Interestingly, Farooqi, who writes about the convoluted world of 'pehelwans', their clannish dominance and hierarchy, has never actually been to an akhara in his life and has written the book in Toronto.

Between Clay and Dust

"I wanted to write about the culture of pehelwans and when you enter their world you begin to see their lives, their relationships, their friends, their brothers... then it became a story. It took me this long to write it because I was not sure of the narrative voice in which it should be told it has a fable like feel to it. This is a story close to my heart and I did not want to rush it," he says. It took Farooqi 10 years to write the 'Between Clay and Dust'.
He describes central character Gohar Jan, a singer who loses herself in her art having married off her adopted daughter whom she tries to keep away from the life in the kotha whose discipline and hierarchy she has maintained throughout her life. "She is extremely proud. This was her life, not the hustle bustle of the kotha but her attachment to her art is the meaning of her life that she has led," he says. I tell him that in some ways the story reminds me of Arther Golden's Memoirs of a Geisha. "Japanese culture is very similar to our culture," he says.
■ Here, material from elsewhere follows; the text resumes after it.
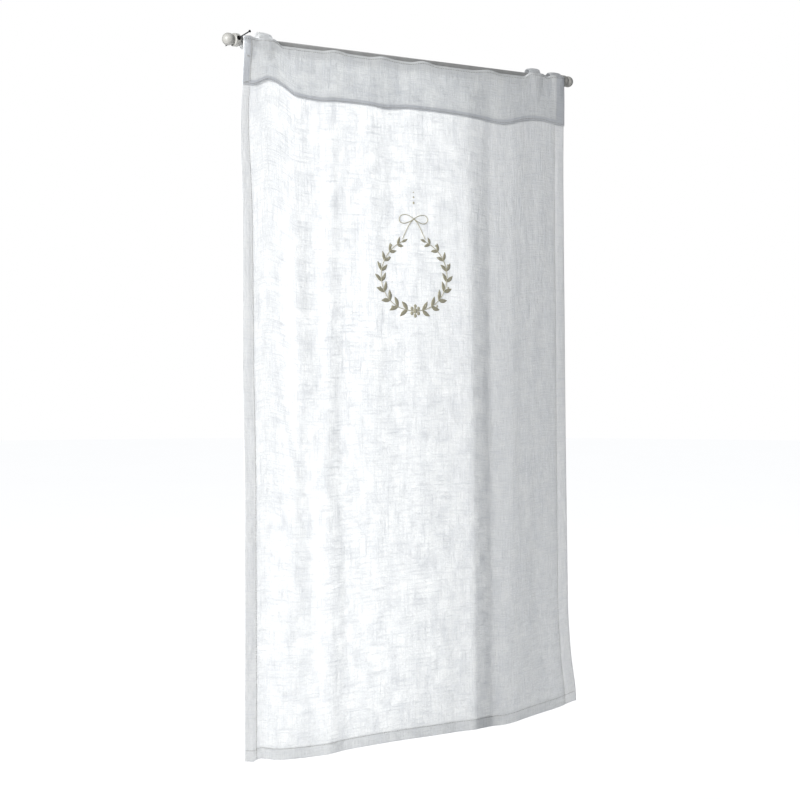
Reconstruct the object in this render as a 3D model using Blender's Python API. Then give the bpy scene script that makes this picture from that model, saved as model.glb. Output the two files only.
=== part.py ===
"""Cafe curtain of plain linen, hung on a painted round rod by four short loops.

Units are metres. X runs along the rod, left to right as seen from the room.
Y runs from the room into the window frame. Z is up.
The origin is on the rod's axis, behind the middle of the cloth.
"""

from bisect import bisect
from collections import namedtuple
from math import atan2, cos, pi, radians, sin

import bmesh
import bpy
from mathutils import Matrix, Vector

# Clearance between pieces that touch on the real curtain
GAP = 0.00035

# Rod and its turned ends
ROD_RADIUS = 0.006
ROD_SIDES = 24
BALL_RADIUS = 0.0089
BALL_STEPS = 9
NECK_RADIUS = 0.0066
COLLAR_RADIUS = 0.0094
COLLAR_LENGTH = 0.0088
COLLAR_ROUNDING = 0.0016
BALL_TO_COLLAR = 0.0074
LEFT_COLLAR_CLEAR = 0.0035
RIGHT_COLLAR_CLEAR = 0.0020

# Nail through the left collar
NAIL_RADIUS = 0.0010
NAIL_HEAD_RADIUS = 0.0021
NAIL_HEAD_THICKNESS = 0.0009
NAIL_OUT = 0.0362
NAIL_IN = 0.0230
NAIL_POINT = 0.0040
NAIL_TILT = radians(11.5)
NAIL_SIDES = 12

# Cloth
CLOTH_WIDTH = 0.615
CLOTH_DROP = 1.012
TOP_HEIGHT = -0.005
CLOTH_THICKNESS = 0.0012
HEM_THICKNESS = 0.0018
SIDE_HEM = 0.022
BOTTOM_HEM = 0.017
TOP_TURNING = 0.034
HEM_STEP = 0.0010
COLUMN_STEP = 0.0150
ROW_STEP = 0.0480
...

We are all busy writing "clever" novels

Are books becoming author-centric and interesting characters fading into oblivion?

"It's a terrible thing. I keep saying over and over again that it's your ability to tell a story well with a set of memorable characters. How many of the modern novels do you want to re-read? Story telling is missing, interesting characters are missing, because we are all writing "clever" novels. Being clever can take you only that far in your career as a writer. O Henry, Guy de Maupassant, Leo Tolstoy, Feodor Dostoevsky, Charles Dickens never go out of print," he says. His favourite character out of classics is the Count of Monte Cristo.

Dastan Literature

His interest in Dastan Literature led to the translation of 'Hoshruba'. "It's a classical legend with origin in the 7th century, a legend based on Prophet Mohammad's uncle. The Dastan Literature is classical narrative with fantastic elements like djinns and 'pari' (fairy), magicians and enchantments."

Interestingly, Dastan Literature of the 19th century is no less than science fiction he says. "It has references of under-water conveyance in the 19th century, what is that but a submarine? It's really interesting.

Farooqi says he finds author Salman Rushdie "boring" and has no bone to pick with authors of best selling popular fiction. "If you are writing well and telling a good story then you don't have to have these crazy notions of how good you are. Do you have to take yourself that seriously?"